Graph_Builder builds the graph from RNA-seq data. It reads the RNA-seq expression file in tab-delimited format and computes the pairwise pearson correlation matrix. The algorithm of Graph_Builder is a naive method which computes all-vs-all pearson correlation coefficients. The complexity of the algorithm is O(n^3). However, due to the MKL blas library, Graph_Builder runs very fast. In our tests, it took less than 1.5 hour to finish analysis of a RNA-seq data that contains ~180,000 transcripts and ~5,000 samples. The correlation matrix is stored in a triple column format and can be used as input of Markov Clustering Algorithm.

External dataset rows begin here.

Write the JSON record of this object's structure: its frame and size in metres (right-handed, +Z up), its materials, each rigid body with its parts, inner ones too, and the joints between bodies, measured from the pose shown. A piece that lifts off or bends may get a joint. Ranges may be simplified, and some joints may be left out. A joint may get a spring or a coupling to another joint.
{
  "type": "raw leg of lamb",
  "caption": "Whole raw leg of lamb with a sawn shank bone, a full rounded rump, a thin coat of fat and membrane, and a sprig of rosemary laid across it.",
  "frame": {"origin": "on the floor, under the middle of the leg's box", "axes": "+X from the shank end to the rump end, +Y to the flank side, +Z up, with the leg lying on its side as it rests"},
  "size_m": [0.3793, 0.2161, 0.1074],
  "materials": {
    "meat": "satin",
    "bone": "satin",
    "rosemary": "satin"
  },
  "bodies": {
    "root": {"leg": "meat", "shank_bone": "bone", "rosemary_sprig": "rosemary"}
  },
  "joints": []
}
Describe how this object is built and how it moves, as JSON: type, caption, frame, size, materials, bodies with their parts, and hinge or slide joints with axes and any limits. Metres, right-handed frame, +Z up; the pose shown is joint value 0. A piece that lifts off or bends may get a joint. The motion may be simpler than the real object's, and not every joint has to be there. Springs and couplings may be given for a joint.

Make sure that you have the following installed
- Python2.7 (Recommend Anaconda)
$ git clone https://github.com/Rinoahu/Graph_Builder
$python rna_seq/naive_cluster.py -i foo.tab -t .2 -o foo.xyz
-i: str. The name of a tab-delimited file. The 1st column stand for gene names/identifier and the rest columns stand for gene expression levels in different samples. For example:
#id s1 s2 s3 ...
g1 1.2 2.4 1.2 ...
g2 1.1 1.2 0 ...
g3 1.2 1.2 2.2 ...
...
-t: float. The threshold to filter low-correlation gene pairs. If the pearson correlation coefficient between gene i and j is less than the threshold, then, it will be set to 0. Default value is 0.2.
-o: str. The name of output file. The output is an 3 columns tab-delimited file where the 1st and 2nd columns stand for the gene identifiers, the 3rd column is the pearson's correlation coefficient.